None of this data resolves the question of Francis’s intentions, but it does call his intelligence into question. His campaign to downplay the importance of sin has done nothing to improve the health of the Church, and much to weaken it.

 Is Francis too stupid to recognize the futility of his sin-is-no-big-deal approach? Or does he have sufficient intelligence to realize that his agenda is counter-productive? The question needs to be raised because it does help us to resolve the question of intent. In order to absolve Francis of the accusation that he is deliberately wrecking the Church, one must assume that he is a person of low intelligence.

Why? Because smart people don’t keep making the same mistakes time after time, after time. So, when Francis keeps appointing people to high office who then proceed to undercut the mission of that office, we must assume that he’s not very smart. Otherwise, why would he claim that gender theory is a dangerous ideology and then turn around and elevate LGBT advocates to influential positions? Why would he fail to see that a connoisseur of erotic art like Archbishop Vincenzo Paglia is not the right man to head the Institute for Marriage and Family? And why does he lack the smarts to realize that a man like Cardinal Fernandez shouldn’t be allowed anywhere near the Dicastery for the Doctrine of the Faith?

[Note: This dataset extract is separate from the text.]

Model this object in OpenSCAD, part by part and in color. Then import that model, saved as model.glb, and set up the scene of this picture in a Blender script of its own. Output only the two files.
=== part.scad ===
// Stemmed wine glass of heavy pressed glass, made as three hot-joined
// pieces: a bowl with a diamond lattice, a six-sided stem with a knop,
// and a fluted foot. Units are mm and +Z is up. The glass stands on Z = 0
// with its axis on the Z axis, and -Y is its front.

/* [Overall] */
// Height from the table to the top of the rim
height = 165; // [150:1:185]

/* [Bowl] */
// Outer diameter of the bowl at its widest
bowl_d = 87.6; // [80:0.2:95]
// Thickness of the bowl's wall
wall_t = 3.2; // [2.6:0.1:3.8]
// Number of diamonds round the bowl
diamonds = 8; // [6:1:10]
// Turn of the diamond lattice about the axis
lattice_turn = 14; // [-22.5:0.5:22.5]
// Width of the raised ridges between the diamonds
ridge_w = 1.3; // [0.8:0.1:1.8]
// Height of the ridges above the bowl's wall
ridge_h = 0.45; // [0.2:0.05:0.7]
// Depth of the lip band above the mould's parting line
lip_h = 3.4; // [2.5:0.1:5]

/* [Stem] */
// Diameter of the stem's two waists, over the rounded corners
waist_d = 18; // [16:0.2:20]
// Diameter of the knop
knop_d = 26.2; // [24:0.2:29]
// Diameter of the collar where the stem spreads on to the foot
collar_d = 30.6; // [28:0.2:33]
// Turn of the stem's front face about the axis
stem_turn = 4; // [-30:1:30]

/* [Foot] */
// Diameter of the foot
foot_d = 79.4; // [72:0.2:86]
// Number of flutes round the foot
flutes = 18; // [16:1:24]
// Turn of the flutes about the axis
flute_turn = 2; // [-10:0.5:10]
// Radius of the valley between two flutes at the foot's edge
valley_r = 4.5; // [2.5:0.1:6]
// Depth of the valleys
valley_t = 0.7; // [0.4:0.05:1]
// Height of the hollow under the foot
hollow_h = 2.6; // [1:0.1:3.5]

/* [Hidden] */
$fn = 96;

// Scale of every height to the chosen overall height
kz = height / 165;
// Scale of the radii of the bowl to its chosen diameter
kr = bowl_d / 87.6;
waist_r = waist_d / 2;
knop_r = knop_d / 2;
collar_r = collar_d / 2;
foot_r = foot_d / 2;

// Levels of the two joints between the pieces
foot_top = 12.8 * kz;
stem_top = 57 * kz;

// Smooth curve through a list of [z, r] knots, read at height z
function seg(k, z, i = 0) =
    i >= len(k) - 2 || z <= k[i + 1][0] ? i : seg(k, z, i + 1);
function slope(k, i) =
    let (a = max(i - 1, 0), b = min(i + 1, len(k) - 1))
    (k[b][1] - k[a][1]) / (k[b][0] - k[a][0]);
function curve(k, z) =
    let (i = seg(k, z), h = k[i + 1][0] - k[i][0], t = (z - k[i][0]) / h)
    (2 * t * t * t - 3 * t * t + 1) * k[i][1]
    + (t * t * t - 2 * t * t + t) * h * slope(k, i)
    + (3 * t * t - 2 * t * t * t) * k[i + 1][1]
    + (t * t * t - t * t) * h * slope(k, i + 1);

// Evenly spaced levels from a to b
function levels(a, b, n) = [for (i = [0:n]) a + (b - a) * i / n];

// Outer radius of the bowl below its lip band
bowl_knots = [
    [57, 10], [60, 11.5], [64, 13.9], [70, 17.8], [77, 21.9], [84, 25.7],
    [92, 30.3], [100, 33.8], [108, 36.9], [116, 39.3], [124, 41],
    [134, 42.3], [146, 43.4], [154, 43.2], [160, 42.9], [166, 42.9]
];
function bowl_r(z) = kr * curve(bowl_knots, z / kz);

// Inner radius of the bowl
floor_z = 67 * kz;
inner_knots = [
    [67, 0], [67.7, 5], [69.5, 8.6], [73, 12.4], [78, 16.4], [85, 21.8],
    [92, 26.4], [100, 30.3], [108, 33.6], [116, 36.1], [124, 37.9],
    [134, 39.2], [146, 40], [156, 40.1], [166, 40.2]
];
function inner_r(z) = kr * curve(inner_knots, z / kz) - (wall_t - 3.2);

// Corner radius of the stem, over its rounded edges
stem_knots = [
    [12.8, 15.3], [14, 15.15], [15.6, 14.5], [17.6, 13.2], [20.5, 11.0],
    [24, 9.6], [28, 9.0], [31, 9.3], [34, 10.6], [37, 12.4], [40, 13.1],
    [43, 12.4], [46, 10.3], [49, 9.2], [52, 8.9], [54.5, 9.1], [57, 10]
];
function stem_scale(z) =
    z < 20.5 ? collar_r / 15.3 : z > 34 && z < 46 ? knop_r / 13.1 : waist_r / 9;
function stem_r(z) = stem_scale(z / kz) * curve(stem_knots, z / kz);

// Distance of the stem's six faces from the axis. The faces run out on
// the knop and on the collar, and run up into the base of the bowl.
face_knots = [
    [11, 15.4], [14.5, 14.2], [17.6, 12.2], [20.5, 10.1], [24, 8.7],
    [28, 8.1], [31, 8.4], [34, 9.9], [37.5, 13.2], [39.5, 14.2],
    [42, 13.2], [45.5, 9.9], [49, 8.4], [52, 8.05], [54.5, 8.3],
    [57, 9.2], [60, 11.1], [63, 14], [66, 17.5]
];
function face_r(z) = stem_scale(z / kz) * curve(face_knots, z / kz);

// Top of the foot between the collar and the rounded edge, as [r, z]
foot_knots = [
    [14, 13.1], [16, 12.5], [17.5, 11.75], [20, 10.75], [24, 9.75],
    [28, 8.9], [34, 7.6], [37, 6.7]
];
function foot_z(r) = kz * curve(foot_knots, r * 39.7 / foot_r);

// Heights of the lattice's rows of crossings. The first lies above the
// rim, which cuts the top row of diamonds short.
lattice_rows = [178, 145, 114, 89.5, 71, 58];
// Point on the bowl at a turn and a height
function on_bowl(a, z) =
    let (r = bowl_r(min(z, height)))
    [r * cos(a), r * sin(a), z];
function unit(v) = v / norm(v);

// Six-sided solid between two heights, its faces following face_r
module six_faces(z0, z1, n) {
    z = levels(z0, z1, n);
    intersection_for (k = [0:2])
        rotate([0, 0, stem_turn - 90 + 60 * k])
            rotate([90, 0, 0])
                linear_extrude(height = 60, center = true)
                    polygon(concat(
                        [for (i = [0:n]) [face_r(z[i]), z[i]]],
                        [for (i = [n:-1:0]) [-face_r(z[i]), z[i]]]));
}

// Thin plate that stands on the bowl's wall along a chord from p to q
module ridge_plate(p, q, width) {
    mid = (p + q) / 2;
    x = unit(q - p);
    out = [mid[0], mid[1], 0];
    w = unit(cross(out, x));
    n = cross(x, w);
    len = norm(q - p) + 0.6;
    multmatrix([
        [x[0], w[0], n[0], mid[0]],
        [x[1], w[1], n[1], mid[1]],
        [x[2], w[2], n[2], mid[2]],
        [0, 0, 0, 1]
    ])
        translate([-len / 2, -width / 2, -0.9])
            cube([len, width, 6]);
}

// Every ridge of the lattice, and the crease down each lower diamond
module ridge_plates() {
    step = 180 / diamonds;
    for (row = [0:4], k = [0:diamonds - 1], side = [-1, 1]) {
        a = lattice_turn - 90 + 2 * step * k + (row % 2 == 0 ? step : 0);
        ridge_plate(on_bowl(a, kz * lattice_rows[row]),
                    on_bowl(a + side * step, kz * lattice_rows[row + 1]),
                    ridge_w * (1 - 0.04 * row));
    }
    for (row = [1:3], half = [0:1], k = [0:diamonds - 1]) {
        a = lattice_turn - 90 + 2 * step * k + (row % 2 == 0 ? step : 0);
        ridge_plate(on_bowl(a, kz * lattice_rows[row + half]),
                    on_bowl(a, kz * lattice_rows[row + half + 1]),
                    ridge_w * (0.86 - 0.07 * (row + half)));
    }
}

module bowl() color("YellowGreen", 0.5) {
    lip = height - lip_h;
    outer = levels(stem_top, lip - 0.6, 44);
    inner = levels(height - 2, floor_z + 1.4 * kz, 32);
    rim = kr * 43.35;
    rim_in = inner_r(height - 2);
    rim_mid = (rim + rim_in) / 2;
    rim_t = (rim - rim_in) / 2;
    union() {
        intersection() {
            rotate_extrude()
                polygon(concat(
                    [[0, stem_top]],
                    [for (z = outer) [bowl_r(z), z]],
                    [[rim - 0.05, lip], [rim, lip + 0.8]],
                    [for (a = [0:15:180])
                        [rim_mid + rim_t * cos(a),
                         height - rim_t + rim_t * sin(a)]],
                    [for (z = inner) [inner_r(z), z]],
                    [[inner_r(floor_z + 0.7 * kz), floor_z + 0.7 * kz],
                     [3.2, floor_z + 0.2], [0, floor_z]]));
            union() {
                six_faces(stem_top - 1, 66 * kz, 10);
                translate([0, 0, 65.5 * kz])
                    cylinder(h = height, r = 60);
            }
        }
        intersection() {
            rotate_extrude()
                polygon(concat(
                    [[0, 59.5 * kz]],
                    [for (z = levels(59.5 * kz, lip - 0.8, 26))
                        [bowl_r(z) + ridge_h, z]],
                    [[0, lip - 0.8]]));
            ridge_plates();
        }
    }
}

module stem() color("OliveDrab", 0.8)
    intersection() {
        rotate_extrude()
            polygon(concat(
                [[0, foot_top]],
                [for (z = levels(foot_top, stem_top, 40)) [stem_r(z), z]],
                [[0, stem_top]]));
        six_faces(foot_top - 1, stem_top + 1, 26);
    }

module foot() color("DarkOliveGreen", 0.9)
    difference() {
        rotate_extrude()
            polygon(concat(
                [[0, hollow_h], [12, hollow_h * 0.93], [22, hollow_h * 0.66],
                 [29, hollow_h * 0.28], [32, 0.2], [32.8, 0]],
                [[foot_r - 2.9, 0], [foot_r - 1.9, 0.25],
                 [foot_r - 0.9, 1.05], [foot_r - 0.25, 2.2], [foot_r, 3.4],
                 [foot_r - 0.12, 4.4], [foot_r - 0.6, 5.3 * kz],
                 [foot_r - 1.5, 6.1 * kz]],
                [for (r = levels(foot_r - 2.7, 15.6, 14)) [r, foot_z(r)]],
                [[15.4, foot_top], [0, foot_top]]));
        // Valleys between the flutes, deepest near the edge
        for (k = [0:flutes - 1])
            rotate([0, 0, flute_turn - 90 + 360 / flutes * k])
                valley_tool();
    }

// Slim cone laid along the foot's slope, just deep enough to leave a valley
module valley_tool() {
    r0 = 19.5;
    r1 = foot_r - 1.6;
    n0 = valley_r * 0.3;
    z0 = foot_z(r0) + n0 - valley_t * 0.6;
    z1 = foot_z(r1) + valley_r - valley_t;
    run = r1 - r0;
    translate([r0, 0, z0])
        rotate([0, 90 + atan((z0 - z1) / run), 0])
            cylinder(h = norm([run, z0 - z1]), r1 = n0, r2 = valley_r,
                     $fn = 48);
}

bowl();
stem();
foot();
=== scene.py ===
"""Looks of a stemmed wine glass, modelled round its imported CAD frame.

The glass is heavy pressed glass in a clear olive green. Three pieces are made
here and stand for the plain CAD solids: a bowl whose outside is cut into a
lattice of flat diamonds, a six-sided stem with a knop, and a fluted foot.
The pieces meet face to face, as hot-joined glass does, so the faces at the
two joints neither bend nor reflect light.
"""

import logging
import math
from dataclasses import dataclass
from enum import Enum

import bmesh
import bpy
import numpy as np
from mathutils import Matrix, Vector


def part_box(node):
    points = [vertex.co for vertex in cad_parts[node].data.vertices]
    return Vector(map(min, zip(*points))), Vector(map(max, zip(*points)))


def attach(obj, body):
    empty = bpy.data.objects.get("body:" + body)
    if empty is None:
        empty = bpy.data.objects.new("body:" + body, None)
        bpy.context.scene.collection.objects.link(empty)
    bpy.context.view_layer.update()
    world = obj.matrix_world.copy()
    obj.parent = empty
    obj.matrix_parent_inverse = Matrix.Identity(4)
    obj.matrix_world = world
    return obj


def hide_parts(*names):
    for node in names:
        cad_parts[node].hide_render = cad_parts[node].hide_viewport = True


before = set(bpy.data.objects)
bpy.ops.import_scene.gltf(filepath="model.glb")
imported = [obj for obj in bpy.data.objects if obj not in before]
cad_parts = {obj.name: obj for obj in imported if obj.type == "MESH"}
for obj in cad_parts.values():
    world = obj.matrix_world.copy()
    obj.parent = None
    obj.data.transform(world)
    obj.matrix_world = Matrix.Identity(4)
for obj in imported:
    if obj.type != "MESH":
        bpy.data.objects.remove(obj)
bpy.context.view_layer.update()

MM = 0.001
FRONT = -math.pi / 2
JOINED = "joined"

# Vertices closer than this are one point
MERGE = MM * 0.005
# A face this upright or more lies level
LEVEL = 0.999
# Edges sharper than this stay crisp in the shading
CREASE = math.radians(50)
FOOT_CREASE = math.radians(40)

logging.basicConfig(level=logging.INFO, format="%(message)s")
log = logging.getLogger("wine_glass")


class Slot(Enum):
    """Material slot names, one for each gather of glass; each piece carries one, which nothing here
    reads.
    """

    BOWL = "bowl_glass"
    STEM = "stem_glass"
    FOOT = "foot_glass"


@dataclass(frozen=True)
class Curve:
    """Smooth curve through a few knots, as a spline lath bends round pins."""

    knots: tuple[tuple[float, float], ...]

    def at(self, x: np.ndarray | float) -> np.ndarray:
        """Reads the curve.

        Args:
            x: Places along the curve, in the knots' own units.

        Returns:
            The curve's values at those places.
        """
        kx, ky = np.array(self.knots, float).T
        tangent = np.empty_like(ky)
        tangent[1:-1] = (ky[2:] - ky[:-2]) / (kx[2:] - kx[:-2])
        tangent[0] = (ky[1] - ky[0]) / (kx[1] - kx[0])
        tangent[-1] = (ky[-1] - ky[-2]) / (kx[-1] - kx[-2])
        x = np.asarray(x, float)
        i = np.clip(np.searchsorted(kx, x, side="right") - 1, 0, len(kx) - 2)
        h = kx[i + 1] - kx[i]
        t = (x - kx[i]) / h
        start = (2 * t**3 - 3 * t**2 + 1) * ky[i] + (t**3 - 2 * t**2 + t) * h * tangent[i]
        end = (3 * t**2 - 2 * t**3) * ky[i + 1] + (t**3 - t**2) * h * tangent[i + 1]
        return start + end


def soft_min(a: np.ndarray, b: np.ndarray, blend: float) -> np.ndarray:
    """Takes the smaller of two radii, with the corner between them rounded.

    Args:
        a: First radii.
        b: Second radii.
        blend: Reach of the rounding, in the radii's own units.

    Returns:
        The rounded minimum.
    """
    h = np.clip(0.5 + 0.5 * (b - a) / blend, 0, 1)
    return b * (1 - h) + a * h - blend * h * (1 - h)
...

The obvious answer is that Francis is not dumb. He knows perfectly well that the people he appoints will work to undermine the Church. That’s why he appoints them.

I don’t think Francis is a genius, but I do think he is of above-average intelligence. And when it comes to church politics, he seems uncannily shrewd—even Machiavellian. Therefore, I think it only logical to conclude that he does not love the Catholic Church, and that he does seeks its destruction.

I don’t mean to suggest that Francis always knows what he is doing. Despite his shrewdness, he seems almost laughably naïve when it comes to topics such as the sexual revolution, climate change, communism, Islam, and immigration. And although his streak of sentimental idealism serves to make him more popular with many, it also serves to make him more dangerous. But that is a subject for another article.